Friday night, Brian Dolan, Steve’s brother, was watching a soccer game in West St. Louis County.  He was just 48 hours removed from being kicked out of the Emirate of Dubai.  But Steve faces a fate much worse.

“He could face 50 years in prison,” Brian Dolan said.  

Asked if it doesn’t sound a little bit like a movie, he said, “I can tell you from being over there it almost is like a movie.”

The movie for Steve Dolan began eight months ago.  He is the vice president for APL Emirates Shipping in Dubai.  The Singapore based corporation handles enormous amounts of cargo.  That day a container said to be carrying liquid soap was passing through between Turkey and the African nation of Djibouti.  It turned out that half the cargo was soap, and the other half was weapons.

“The container was sealed and loaded in Turkey, headed for Djibouti,” Brian Dolan told us. “It was never offloaded in Dubai.  It was just switched to another ship.”
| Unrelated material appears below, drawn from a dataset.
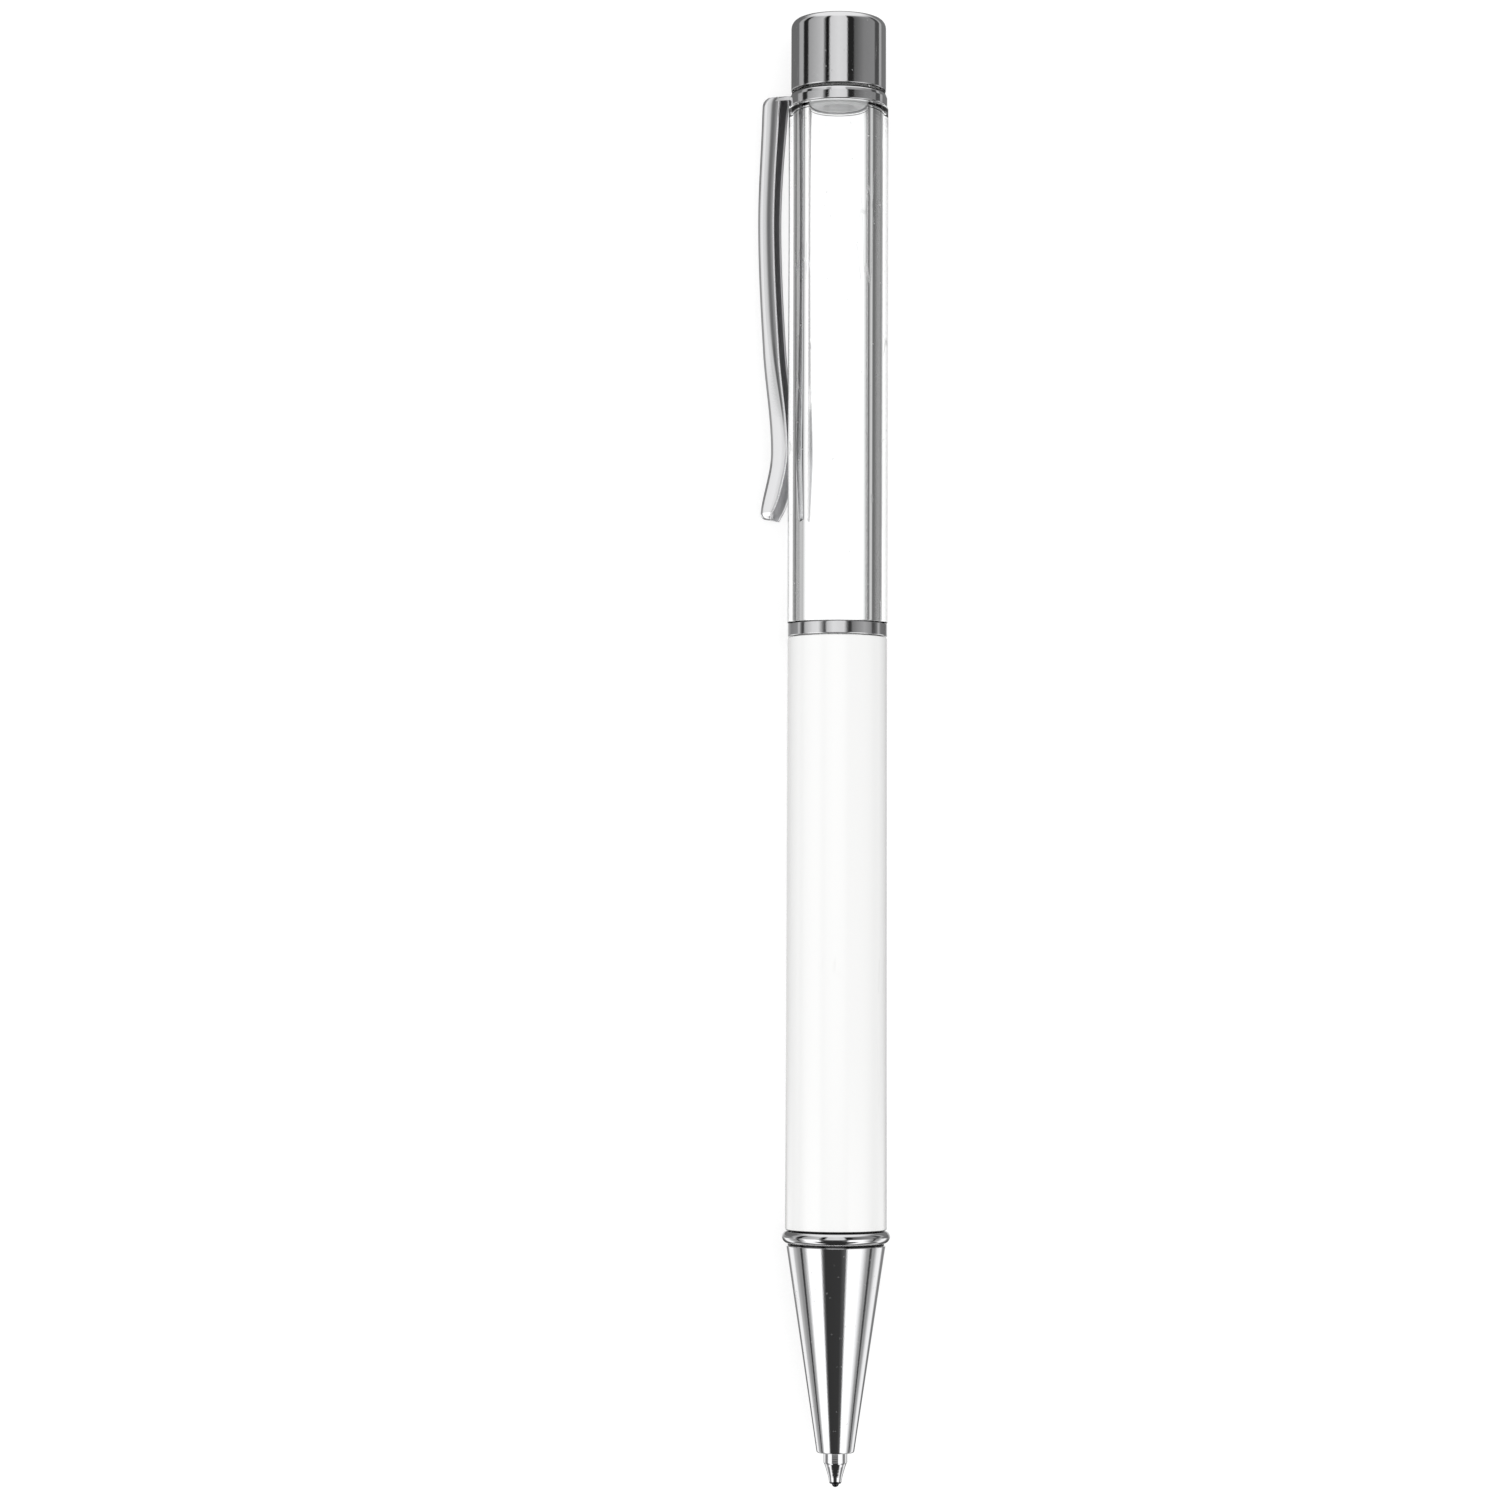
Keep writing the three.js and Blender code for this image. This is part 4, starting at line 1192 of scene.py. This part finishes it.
# Studio cards round the pen. Each row has (degrees round the axis from the camera, tone), right positive
CARDS_TO_CAP = [
    (-180, 0.15), (-119, 0.17), (-115, 0.42), (-102, 0.44), (-98, 0.02), (-86, 0.02), (-82, 0.38),
    (-60, 0.5), (-43, 0.6), (-40.5, 0.3), (-38, 0.16), (-35, 0.01), (-29, 0.01), (-25, 0.72), (-5, 0.82),
    (14, 0.76), (18, 0.02), (31, 0.02), (34, 0.11), (60, 0.24), (92, 0.27), (96, 0.08), (110, 0.08),
    (113, 0.44), (121, 0.44), (125, 0.2), (180, 0.2),
]
CARDS_MIDDLE = [
    (-180, 0.9), (-166, 0.8), (-152, 0.4), (-135, 0.24), (-107, 0.3), (-100, 0.63), (-93, 0.15),
    (-86, 0.04), (-80, 0.52), (-60, 0.8), (-45, 0.86), (-38, 0.46), (-33, 0.18), (-28, 0.07),
    (-24, 0.6), (-10, 0.85), (16, 0.78), (22, 0.24), (26, 0.05), (31, 0.04), (36, 0.22), (46, 0.3),
    (66, 0.43), (84, 0.3), (90, 0.06), (97, 0.11), (104, 0.2), (111, 0.5), (120, 0.2),
    (150, 0.15), (164, 0.6), (180, 0.9),
]
CARDS_JUST_TO_TIP = [
    (-174, 0.85), (-166, 0.25), (-150, 0.28), (-142, 1.1), (-124, 1.05), (-118, 0.6), (-103, 0.34),
    (-96, 0.32), (-93, 0.05), (-89, 0.05), (-86, 0.36), (-80, 0.46), (-71, 1.3), (-38, 1.3), (-33, 0.2),
    (-27, 0.25), (12, 0.25), (24, 0.22), (31, 1.3), (62, 1.3), (71, 0.95), (81, 0.38), (88, 0.32),
    (90, 0.06), (95, 0.08), (98, 0.36), (106, 0.38), (118, 1.0), (134, 1.1), (144, 0.25), (166, 0.25),
    (174, 0.85),
]
CARDS_TO_TIP = [
    (-165, 0.06), (-147, 0.15), (-140, 1.1), (-124, 1.05), (-118, 0.6), (-103, 0.34),
    (-96, 0.32), (-93, 0.05), (-89, 0.05), (-86, 0.36), (-80, 0.46), (-71, 1.3), (-38, 1.3), (-33, 0.2),
    (-27, 0.04), (12, 0.045), (24, 0.12), (31, 1.3), (62, 1.3), (71, 0.95), (81, 0.38), (88, 0.32),
    (90, 0.06), (95, 0.08), (98, 0.36), (106, 0.38), (118, 1.0), (134, 1.1), (144, 0.2), (160, 0.08),
]
CARDS_LOW = [
    (-180, 0.5), (-140, 0.6), (-128, 0.12), (-106, 0.12), (-94, 0.5), (-85, 1.2), (-60, 1.2), (-48, 0.03),
    (52, 0.03), (62, 1.2), (85, 1.2), (94, 0.5), (106, 0.12), (128, 0.12), (140, 0.6), (180, 0.5),
]
# The photographed cap leans a little. Here it is straight, and its cards are turned by this many degrees
CAP_LEAN = 5
# Tilts in degrees towards the tip at which one row of cards gives way to the next
TO_CAP_EDGE = (-62, -39)
TO_MIDDLE_EDGE = (-11.8, -10.6)
TO_JUST_TIP_EDGE = (1, 4)
TO_TIP_EDGE = (8, 11)
TO_LOW_EDGE = (33, 38)
BEYOND_TIP_EDGE = (66, 80)
BEYOND_CAP = 0.95
BEYOND_TIP = 0.03
# Light on dull surfaces, degrees round the axis from the camera
DIFFUSE_LIGHT = [(-180, 1.3), (-82, 1.27), (-50, 1.07), (0, 0.765), (50, 0.88), (180, 1.06)]
THROUGH_LIGHT = 0.75


def make_studio():
    world = bpy.data.worlds.new("studio")
    bpy.context.scene.world = world
    world.use_nodes = True
    world.cycles.sampling_method = "NONE"
    tree = world.node_tree
    tree.nodes.clear()
    out = tree.nodes.new("ShaderNodeOutputWorld")
    light_path = tree.nodes.new("ShaderNodeLightPath").outputs
    direction = tree.nodes.new("ShaderNodeTexCoord").outputs["Generated"]
    turn = tree.nodes.new("ShaderNodeVectorRotate")
    turn.rotation_type = "X_AXIS"
    turn.inputs["Angle"].default_value = -LEAN_TO_CLIP
    tree.links.new(direction, turn.inputs["Vector"])
    split = split_up(tree, turn.outputs[0])
    degrees = 180 / math.pi
    around = math_node(tree, "MULTIPLY", math_node(tree, "ARCTAN2", split["Y"], split["Z"]), degrees)
    tilt = math_node(tree, "MULTIPLY", math_node(tree, "ARCSINE", split["X"]), degrees)
    leaning = math_node(tree, "SUBTRACT", around, CAP_LEAN)

    def cards(row, turned_round=around):
        return tone_ramp(tree, turned_round, row, -180, 180)

    shade = (BEYOND_CAP,) * 3
    for (low, high), row in (
        (TO_CAP_EDGE, cards(CARDS_TO_CAP, leaning)),
        (TO_MIDDLE_EDGE, cards(CARDS_MIDDLE)),
        (TO_JUST_TIP_EDGE, cards(CARDS_JUST_TO_TIP)),
        (TO_TIP_EDGE, cards(CARDS_TO_TIP)),
        (TO_LOW_EDGE, cards(CARDS_LOW)),
        (BEYOND_TIP_EDGE, (BEYOND_TIP,) * 3),
    ):
        shade = mixed_colour(tree, mapped(tree, tilt, low, high), shade, row)

    mirrored, soft = glow(tree, "Background", shade), glow(tree, "Background", cards(DIFFUSE_LIGHT))
    through = glow(tree, "Background", (1, 1, 1), THROUGH_LIGHT)
    shader = mixed(tree, light_path["Is Glossy Ray"], soft, mirrored)
    shader = mixed(tree, light_path["Is Transmission Ray"], shader, through)
    shader = mixed(tree, light_path["Is Camera Ray"], shader, glow(tree, "Background", (1, 1, 1)))
    tree.links.new(shader, out.inputs["Surface"])


LAMP_ENERGY = 0.7
LAMP_SPREAD = math.radians(50)
LAMP_TILT = (math.radians(-6), math.radians(4), 0)


def make_lamp():
    data = bpy.data.lights.new("overhead_softbox", "SUN")
    data.energy = LAMP_ENERGY
    data.angle = LAMP_SPREAD
    lamp = bpy.data.objects.new("overhead_softbox", data)
    lamp.rotation_euler = LAMP_TILT
    lamp.visible_glossy = False
    lamp.visible_transmission = False
    bpy.context.scene.collection.objects.link(lamp)


bpy.context.scene.view_settings.view_transform = "Standard"
place_camera()
make_cap()
make_stopper()
make_collar()
make_clip()
make_chamber()
make_band()
make_barrel()
make_nose_ring()
make_nose_cone()
make_refill()
make_point()
make_ball()
make_guide_bush()
for inner_node, inner_body, inner_finish in INNER_PIECES:
    dress(inner_node, inner_body, inner_finish)
make_floor()
make_studio()
make_lamp()

bpy.context.view_layer.update()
So the container had never been opened in Dubai.  But the weapons were found in a scan.  As the representative of the company whose name was on the side of the container, Steve Dolan received a phone call from police.   

“They said we need to talk to you,” Brian said.   “It was about 6 in the evening, and he said okay, I’ll come down tomorrow.  They said no, now or we’ll come and get you.”

So Dolan, unsure of what was going on, headed to the police station.  APL has 200 offices around the world, all handling cargo.  He had no paperwork or logs regarding what might have been in that one container, on that one ship.  But he was about to face hours of questioning.

“They took his passport so he couldn’t leave.  Then the second go round they made him sign a document in Arabic,” Brian Dolan told us.  “And it’s without a translator.  And it turned out to be a confession.  He was smart enough to sign his name, and next to his name he wrote, ‘I have no idea what this says.’”

The initial charge of weapons smuggling carried a potential life sentence in Dubai.  The confession was eventually thrown out and the charges reduced to transporting them without a license, still a fifty year term under Dubai law.  

With the trail date arriving this month, Brian went to Dubai to be at his brother’s side.  There he got an up close look at how the police in Dubai operate.  He says he was followed by at least five different men, one of whom he photographed in a coffee shop.

 Dolan says he’s not sure if it’s the relationship to his brother or the years he spent as a private security contractor in Iraq and Afghanistan that drew the attention, but he says it was unwarranted.